Doug Kass: Fear the Market’s 'Aha' Moment

This year, Doug Kass has suffered the unenviable fate of watching the market rise 13 percent while he remained bearish. But on Thursday's episode of "Futures Now," he said that the end of the rally will soon be upon us.

"The narrative now is whether the Fed is simply pushing on a string," Kass said, "and many market participants are coming to this 'aha' moment."

Kass, the founder and president of Seabreeze Partners Management, believes that the data have been weak, and will get even weaker.

"I have a variant view on both corporate profits and the outlook for economic growth versus the consensus. My concerns have been ignored by the markets, but they have been supported by the cautious guidance by corporations during the first-quarter earnings calls as well as by the recent economic data," Kass said.

(Read More: Housing Grows, Hiring Slow, Sequester Hits: Fed)

The problem is that "central bank liquidity blurs the line of demarcation between economic reality and stock market euphoria." For Kass, market participants are buying into the idea that the U.S. economy is growing, when we're simply seeing the impact of more liquidity.

(Read More: Vanguard's Bogle: Fed's Strategy 'Simply Will Not Work')

Douglas Kass at the Reach poker tournament in New York.
Amanda Gordon | Bloomberg | Getty Images
Douglas Kass at the Reach poker tournament in New York.
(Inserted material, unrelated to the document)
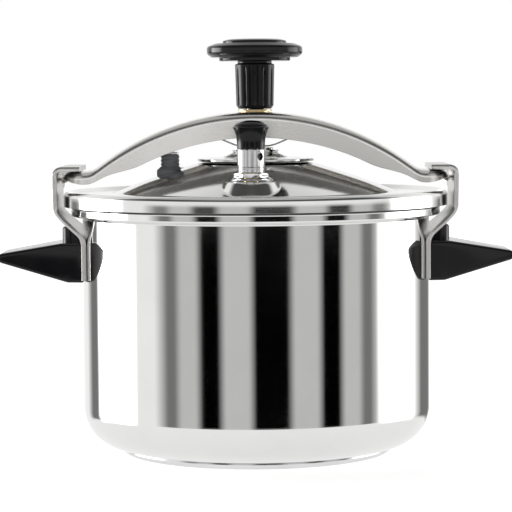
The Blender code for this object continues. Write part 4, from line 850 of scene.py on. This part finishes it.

Kass believes that the divergence between perception and fact will hit the market—and hard. "Structural issues are going to continue to produce subpar economic and profit growth," Kass said. "We have above-average price-to-earnings multiples. Now they're being exposed, and they're vulnerable."

The one thing Kass doesn't know is when this "aha" moment will finally arrive. But he's staying short in the meantime.

"In the fullness of time," Kass said, "we will be going much lower."